What technology or technologies would you use to perform these DNA edits and why? I would choose CRISPR Base Editing specifically because of its safety profile in post-mitotic or sensitive cells like those found in the brain. Standard CRISPR-Cas9 (first-generation editing) creates Double-Strand Breaks, which can trigger a p53-mediated toxicity response or cause large, unintended deletions that could be catastrophic in a neural environment. Base Editing is the superior choice for a therapeutic application in Alzheimer’s research because it performs a search and replace at the single-atom level. By chemically converting the target nucleotide without ever cutting the DNA backbone, we minimize the risk of genomic instability while achieving the precise C -> T flip needed to convert the APOE4 risk allele into the protective APOE2 variant

Base editing uses a “deactivated” Cas9 (dCas9) or a nickase (nCas9) fused to a deaminase enzyme. Unlike standard CRISPR, it does not cut the DNA backbone. The process begins with targeting, where a custom-designed guide RNA leads the Base Editor complex to the precise location of the APOE SNP within the genome. Once the target is reached, the Cas9 domain performs unzipping, pulling the DNA strands apart to create a localized window of single-stranded DNA. Finally, the chemical conversion occurs; the fused deaminase enzyme physically rearranges the atoms of a specific base—for instance, converting a Cytosine into a Uracil. The cell’s natural repair machinery then recognizes this change and converts it into a Thymine (C -> T), effectively flipping the genetic switch from a risk allele to a protective one without ever creating a double-strand break.

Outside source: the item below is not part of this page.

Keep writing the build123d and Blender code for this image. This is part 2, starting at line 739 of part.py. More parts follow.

For preparation, we must design a guide RNA with a 20bp spacer that is unique to the APOE locus. The input is typically the Base Editor protein (or mRNA) and the synthetic gRNA, delivered via lipid nanoparticles or viral vectors.

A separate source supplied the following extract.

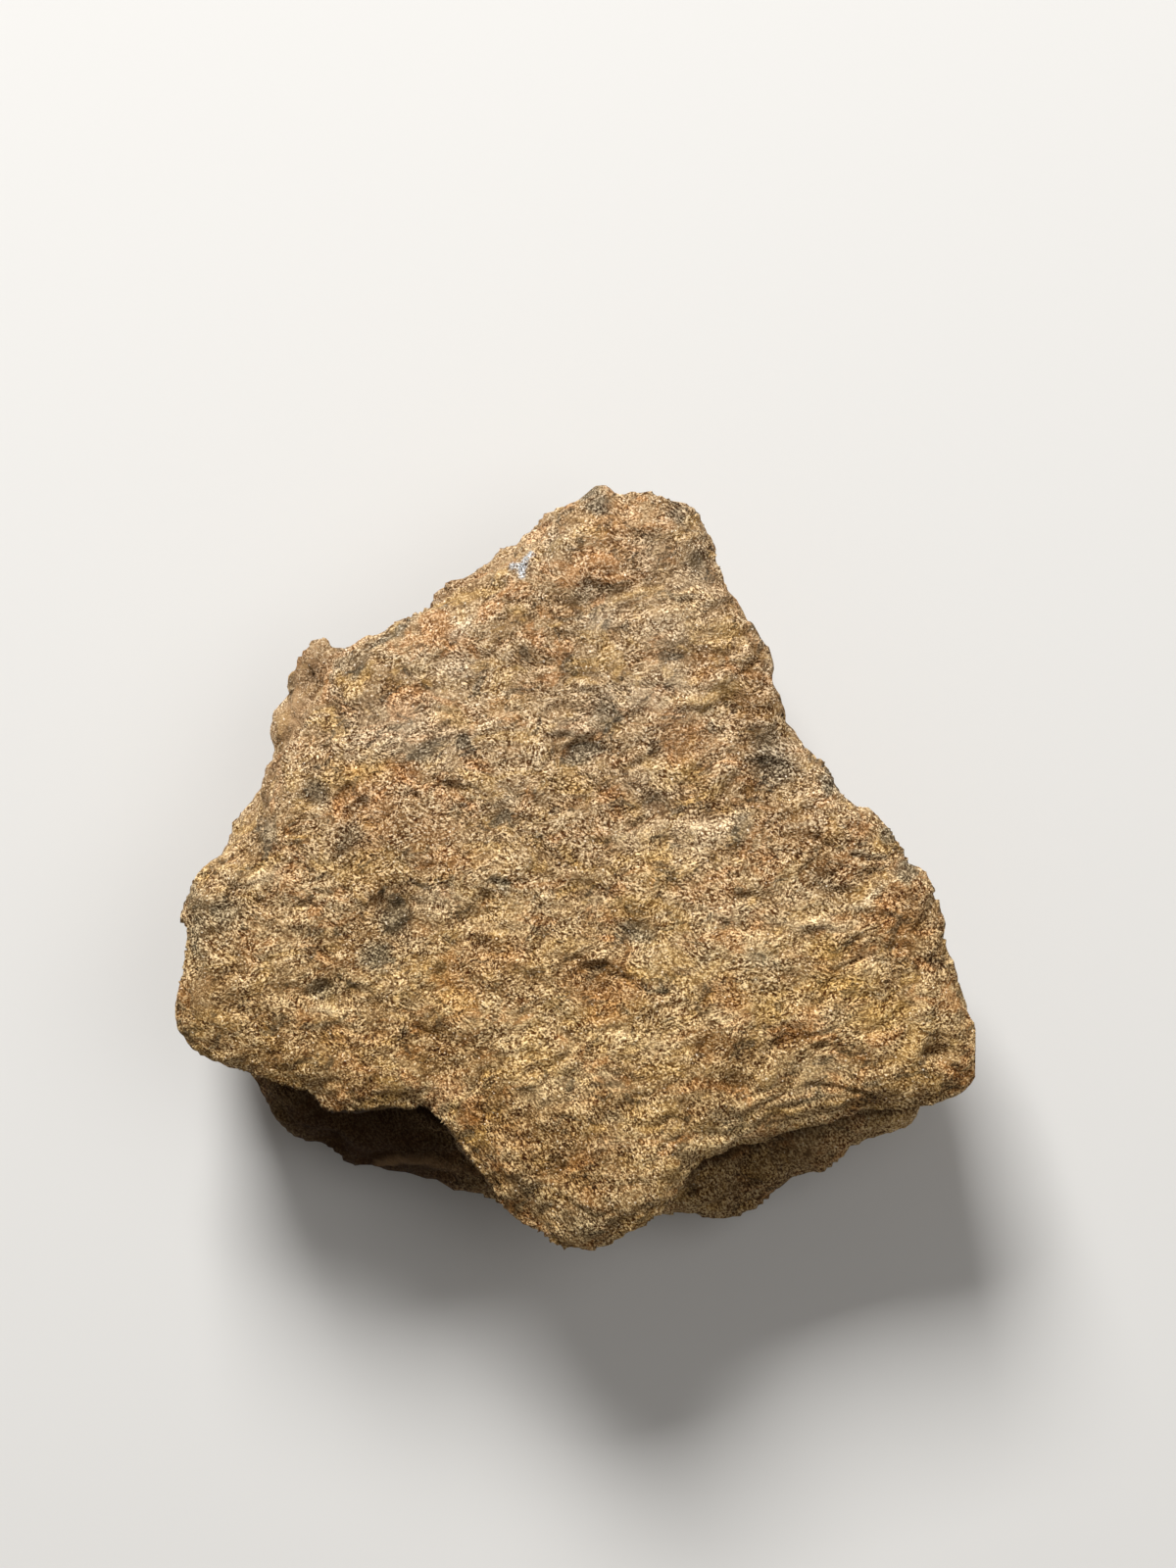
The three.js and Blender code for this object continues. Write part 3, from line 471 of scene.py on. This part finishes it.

Despite its precision, the method faces a significant challenge in efficiency, as not every target cell will successfully receive the editor or undergo the chemical conversion. This results in mosaicism, a state where only a fraction of the neural population is corrected while others remain in the high-risk state. Furthermore, the technology is limited by its precision regarding bystander editing. If other identical bases (such as multiple Cytosines) are located within the narrow activity window of the deaminase enzyme, the editor may unintentionally change those nearby bases as well, potentially leading to unintended genetic modifications.